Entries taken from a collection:

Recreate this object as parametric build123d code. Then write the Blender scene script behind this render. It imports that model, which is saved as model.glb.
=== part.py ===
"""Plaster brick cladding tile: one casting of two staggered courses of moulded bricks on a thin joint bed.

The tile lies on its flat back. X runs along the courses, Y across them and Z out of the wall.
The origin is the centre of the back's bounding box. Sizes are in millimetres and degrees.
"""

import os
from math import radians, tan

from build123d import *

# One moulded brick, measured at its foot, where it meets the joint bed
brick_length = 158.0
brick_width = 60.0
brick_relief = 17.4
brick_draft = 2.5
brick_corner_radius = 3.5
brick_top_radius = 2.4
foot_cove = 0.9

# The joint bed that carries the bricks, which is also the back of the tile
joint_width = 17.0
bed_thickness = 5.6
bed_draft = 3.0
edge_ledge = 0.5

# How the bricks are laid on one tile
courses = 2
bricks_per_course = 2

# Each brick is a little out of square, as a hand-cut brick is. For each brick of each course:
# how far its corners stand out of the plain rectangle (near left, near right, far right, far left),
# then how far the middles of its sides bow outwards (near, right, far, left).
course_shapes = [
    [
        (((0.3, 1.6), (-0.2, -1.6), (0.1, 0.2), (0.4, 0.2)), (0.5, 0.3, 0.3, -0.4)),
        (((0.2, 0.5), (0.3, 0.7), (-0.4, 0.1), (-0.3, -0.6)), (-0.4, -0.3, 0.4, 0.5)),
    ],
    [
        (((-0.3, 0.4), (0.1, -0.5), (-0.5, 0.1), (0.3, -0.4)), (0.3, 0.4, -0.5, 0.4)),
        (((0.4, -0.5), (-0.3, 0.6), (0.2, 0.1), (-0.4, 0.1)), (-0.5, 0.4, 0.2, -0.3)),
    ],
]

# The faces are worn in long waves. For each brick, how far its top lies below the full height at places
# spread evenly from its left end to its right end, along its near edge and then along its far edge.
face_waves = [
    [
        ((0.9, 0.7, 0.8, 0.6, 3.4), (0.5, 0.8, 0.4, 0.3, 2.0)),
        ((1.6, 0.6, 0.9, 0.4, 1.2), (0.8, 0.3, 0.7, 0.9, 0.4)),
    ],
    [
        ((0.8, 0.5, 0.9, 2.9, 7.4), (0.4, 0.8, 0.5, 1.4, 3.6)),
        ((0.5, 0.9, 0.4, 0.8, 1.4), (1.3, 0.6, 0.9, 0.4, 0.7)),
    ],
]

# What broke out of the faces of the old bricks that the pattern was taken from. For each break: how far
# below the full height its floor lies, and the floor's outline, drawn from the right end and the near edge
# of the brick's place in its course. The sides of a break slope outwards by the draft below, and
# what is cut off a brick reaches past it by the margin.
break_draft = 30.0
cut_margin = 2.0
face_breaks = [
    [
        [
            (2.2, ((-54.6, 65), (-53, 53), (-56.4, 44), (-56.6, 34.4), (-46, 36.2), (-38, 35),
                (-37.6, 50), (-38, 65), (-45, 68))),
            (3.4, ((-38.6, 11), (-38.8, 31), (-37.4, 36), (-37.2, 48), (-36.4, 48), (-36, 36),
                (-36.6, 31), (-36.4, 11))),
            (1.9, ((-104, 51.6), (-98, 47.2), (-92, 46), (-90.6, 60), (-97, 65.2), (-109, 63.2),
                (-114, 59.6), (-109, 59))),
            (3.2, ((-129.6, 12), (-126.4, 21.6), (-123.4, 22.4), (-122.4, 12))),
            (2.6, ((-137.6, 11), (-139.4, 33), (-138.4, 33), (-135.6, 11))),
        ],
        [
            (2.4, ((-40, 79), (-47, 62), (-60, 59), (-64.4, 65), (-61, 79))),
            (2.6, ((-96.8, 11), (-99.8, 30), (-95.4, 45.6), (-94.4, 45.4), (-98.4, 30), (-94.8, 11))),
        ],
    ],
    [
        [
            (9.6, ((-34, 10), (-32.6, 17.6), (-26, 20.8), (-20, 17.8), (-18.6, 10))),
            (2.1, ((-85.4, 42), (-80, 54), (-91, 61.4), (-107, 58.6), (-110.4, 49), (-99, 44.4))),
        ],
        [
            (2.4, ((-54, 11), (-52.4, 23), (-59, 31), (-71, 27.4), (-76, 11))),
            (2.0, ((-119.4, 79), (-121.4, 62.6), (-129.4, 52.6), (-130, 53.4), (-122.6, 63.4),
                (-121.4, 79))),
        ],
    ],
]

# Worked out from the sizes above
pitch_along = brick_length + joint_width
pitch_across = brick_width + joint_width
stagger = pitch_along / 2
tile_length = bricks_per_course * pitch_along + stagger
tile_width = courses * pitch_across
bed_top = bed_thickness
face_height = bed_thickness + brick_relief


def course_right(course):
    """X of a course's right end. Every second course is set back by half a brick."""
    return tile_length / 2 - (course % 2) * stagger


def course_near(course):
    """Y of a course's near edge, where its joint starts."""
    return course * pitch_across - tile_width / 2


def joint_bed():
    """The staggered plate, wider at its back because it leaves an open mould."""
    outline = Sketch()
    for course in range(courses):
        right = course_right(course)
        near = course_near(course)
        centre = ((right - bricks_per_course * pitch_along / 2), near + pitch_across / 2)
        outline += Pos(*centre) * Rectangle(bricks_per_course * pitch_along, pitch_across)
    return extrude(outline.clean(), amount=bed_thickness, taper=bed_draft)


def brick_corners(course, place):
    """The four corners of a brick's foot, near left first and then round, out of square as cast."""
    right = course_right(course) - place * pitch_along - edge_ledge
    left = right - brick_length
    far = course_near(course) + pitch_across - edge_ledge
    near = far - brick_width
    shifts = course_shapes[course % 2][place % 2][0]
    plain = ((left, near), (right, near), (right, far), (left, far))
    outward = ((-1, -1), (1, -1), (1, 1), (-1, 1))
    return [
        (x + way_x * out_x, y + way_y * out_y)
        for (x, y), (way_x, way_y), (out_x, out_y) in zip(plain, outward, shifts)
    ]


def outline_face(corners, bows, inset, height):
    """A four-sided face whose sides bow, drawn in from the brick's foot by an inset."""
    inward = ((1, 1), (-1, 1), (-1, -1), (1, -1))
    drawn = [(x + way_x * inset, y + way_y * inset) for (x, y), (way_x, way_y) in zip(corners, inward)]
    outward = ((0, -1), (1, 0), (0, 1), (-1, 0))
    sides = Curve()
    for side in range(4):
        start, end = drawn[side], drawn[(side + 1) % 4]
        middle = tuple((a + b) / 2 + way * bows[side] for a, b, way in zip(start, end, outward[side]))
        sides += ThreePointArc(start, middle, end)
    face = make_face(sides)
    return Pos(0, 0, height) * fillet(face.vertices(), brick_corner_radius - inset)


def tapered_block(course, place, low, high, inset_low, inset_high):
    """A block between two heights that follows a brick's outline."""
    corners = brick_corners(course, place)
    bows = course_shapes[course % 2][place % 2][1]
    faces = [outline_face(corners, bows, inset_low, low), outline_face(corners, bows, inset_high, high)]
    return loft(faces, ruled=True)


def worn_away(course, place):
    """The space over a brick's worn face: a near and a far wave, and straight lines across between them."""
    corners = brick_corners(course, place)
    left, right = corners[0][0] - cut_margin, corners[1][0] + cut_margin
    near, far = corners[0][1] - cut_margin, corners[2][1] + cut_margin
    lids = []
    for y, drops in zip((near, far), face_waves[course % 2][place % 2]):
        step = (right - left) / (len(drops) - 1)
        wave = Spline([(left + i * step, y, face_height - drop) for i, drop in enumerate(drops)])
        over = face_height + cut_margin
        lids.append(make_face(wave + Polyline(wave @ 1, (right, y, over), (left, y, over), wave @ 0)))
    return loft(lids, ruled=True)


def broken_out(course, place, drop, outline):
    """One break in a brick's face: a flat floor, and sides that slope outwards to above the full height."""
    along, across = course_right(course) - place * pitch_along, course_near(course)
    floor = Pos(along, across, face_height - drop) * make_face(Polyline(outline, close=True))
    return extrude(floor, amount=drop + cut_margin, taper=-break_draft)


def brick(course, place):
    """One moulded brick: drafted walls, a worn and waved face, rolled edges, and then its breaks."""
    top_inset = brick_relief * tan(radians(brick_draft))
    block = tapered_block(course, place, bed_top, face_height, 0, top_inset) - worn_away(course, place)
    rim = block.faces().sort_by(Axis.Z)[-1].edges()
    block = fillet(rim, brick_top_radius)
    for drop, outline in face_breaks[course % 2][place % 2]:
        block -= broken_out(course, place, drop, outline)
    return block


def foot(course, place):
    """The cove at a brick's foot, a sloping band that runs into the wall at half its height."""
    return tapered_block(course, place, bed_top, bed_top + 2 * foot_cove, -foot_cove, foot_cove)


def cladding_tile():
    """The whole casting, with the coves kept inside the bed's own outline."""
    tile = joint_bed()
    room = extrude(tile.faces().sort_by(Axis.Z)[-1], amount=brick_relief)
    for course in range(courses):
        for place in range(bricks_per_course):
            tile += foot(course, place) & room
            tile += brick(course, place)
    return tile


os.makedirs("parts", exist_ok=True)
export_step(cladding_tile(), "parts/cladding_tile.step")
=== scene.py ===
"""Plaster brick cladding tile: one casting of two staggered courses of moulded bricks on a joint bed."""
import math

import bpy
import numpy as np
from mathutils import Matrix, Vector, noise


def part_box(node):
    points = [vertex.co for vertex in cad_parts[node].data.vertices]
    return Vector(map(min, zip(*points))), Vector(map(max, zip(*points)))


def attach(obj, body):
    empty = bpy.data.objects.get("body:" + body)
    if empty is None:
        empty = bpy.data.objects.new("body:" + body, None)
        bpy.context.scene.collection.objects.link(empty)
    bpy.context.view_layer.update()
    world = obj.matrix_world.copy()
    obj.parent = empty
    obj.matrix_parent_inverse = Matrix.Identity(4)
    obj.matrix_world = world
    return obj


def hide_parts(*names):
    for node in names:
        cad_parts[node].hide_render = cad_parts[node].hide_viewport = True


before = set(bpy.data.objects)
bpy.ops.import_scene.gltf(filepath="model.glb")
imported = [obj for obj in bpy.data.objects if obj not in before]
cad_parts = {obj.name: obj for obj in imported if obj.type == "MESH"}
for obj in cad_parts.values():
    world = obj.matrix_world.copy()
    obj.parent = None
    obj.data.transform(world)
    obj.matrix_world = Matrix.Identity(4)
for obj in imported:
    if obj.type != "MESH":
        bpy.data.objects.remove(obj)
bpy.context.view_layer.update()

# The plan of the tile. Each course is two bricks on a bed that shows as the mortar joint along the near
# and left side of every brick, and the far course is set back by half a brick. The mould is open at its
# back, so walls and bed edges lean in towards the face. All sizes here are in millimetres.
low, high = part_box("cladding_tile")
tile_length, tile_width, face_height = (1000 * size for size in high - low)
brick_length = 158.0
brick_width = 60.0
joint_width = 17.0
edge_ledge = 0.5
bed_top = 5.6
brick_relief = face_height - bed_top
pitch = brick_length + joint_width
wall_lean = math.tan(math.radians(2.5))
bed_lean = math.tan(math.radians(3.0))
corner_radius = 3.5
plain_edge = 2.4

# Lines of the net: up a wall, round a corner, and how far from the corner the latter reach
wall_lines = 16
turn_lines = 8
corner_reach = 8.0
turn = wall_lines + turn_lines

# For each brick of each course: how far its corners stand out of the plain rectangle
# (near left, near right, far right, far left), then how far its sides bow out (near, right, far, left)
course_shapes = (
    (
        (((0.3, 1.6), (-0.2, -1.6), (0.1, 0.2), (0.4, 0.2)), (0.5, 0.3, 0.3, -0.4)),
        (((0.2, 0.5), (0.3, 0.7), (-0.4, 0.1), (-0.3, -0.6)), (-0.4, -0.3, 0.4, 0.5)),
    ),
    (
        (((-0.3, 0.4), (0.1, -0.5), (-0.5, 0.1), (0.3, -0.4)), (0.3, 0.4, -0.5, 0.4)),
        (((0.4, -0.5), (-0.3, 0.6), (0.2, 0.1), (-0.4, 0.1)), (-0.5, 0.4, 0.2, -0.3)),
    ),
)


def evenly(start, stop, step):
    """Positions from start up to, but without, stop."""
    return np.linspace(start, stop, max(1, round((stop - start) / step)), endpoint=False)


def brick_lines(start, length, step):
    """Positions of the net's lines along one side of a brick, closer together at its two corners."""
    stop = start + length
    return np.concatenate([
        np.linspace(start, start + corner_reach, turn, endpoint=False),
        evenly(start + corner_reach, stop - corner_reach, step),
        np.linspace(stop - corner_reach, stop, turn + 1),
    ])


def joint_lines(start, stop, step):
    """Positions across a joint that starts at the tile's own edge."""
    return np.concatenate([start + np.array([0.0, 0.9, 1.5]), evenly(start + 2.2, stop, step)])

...

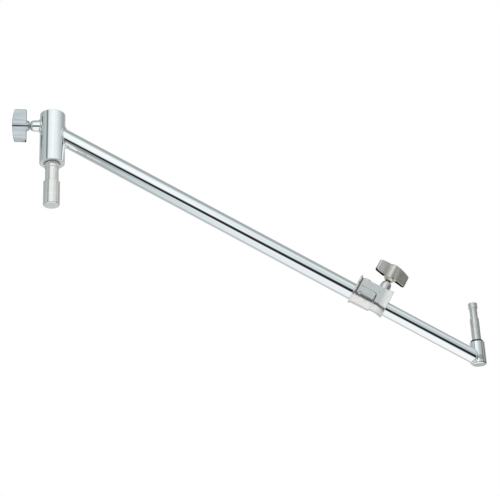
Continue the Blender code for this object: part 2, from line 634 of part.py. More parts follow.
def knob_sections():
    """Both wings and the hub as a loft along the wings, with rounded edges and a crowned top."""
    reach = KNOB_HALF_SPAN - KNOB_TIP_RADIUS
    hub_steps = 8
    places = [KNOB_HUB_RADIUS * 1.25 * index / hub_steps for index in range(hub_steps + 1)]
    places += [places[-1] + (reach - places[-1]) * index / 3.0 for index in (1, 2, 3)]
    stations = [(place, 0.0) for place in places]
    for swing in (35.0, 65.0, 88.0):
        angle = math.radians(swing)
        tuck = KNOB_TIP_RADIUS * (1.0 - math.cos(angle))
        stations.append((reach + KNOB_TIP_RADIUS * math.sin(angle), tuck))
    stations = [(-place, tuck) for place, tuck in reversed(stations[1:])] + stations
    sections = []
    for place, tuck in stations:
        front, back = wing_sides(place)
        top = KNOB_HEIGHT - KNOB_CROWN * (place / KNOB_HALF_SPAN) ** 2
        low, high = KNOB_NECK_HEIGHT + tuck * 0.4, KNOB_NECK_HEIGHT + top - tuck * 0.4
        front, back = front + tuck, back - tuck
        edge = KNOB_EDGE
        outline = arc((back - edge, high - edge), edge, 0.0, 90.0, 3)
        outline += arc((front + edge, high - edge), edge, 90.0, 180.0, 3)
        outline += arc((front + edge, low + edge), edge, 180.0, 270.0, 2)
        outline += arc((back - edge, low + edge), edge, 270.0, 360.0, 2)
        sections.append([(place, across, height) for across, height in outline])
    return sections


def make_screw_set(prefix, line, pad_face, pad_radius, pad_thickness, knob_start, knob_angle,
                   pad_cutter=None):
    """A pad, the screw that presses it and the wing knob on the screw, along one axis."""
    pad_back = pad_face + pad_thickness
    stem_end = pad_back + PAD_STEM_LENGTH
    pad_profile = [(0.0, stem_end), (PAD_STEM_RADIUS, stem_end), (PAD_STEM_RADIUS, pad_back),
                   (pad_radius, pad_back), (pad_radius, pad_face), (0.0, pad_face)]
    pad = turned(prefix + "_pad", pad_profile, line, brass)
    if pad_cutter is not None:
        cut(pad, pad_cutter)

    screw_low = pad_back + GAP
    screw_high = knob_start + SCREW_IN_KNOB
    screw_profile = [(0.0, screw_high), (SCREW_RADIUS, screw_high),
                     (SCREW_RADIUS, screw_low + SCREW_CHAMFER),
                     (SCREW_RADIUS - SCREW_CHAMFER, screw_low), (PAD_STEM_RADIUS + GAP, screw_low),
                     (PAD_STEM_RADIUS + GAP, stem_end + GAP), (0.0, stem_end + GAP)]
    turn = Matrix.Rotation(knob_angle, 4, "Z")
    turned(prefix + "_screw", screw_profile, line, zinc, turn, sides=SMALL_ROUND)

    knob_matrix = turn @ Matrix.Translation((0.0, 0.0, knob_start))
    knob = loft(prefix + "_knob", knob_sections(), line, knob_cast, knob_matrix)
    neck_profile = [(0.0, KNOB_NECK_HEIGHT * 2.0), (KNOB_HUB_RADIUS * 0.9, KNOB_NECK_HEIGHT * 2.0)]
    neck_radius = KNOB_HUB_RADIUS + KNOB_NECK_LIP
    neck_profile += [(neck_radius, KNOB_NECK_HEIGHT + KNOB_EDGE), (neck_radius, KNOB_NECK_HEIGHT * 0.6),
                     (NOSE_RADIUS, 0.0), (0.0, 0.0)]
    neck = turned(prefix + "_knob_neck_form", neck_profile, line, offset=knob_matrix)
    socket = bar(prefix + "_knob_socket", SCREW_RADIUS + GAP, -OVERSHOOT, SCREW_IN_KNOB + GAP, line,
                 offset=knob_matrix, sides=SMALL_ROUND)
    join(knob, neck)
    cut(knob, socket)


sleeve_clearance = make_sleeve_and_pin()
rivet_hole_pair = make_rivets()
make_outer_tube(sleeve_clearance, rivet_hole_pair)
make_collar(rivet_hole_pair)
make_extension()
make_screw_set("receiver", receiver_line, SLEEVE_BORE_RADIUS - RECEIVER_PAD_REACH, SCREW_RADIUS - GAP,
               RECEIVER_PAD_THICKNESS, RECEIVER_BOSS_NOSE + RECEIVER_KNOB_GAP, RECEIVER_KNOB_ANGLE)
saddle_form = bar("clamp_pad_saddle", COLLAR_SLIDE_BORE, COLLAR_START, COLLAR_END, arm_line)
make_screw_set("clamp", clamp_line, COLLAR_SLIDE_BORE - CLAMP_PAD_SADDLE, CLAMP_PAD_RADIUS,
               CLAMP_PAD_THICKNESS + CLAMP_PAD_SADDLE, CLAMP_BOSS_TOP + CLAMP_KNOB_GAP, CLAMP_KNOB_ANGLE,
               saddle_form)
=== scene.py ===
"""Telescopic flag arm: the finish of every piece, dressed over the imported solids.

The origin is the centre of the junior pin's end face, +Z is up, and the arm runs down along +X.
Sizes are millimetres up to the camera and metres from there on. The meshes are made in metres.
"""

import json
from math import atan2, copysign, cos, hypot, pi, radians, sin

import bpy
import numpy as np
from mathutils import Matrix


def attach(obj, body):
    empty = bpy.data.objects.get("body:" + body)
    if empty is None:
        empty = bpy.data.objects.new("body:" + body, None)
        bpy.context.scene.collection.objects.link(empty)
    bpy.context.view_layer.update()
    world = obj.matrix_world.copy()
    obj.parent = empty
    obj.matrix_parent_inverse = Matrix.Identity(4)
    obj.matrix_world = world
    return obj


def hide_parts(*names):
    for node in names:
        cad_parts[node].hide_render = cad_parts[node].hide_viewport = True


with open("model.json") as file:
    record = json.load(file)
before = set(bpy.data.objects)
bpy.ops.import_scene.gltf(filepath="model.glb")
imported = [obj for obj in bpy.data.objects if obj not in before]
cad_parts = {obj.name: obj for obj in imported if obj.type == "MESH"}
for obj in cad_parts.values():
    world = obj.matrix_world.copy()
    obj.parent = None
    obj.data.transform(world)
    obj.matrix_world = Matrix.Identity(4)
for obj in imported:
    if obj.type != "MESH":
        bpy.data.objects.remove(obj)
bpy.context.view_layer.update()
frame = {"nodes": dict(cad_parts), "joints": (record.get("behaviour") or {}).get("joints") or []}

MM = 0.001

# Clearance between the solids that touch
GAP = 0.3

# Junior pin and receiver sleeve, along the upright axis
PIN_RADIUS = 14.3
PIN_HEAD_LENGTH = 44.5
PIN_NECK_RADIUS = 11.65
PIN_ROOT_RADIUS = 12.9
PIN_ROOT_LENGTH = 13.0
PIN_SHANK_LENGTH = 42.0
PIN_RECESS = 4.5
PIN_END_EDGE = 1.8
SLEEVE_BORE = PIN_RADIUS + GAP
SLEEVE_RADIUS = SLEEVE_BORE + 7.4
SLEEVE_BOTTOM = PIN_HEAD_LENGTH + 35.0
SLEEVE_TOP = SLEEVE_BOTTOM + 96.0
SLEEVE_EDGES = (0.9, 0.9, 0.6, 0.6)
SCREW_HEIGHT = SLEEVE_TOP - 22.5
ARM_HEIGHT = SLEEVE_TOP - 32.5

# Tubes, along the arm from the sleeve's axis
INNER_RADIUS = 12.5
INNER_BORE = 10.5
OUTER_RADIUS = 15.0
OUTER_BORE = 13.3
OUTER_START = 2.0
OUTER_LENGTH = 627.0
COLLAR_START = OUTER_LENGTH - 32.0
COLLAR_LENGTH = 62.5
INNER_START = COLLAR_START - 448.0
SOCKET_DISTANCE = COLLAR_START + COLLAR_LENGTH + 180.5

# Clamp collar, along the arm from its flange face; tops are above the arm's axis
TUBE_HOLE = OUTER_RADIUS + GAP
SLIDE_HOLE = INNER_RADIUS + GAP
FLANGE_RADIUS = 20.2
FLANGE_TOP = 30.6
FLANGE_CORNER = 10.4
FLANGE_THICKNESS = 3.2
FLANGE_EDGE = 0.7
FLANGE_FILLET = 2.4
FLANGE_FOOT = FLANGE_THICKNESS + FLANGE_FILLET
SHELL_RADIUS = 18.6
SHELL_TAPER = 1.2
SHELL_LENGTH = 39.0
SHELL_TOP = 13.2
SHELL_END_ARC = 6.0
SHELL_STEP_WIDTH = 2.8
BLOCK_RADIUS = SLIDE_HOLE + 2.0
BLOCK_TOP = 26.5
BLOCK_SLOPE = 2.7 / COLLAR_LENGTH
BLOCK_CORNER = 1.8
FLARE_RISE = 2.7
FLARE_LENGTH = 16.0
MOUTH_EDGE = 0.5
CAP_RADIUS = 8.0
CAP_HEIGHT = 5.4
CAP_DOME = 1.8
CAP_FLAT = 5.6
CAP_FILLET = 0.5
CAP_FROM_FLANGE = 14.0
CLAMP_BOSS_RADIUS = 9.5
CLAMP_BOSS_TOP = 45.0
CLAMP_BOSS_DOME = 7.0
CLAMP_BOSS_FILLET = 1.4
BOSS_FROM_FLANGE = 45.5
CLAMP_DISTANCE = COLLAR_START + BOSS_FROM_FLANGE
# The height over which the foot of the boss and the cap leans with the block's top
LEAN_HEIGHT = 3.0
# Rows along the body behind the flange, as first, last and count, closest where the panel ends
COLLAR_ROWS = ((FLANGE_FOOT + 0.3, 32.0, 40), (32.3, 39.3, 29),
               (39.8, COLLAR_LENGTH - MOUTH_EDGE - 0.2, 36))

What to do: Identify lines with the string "Vector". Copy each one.

Task output:
from mathutils import Matrix, Vector, noise
    return Vector(map(min, zip(*points))), Vector(map(max, zip(*points)))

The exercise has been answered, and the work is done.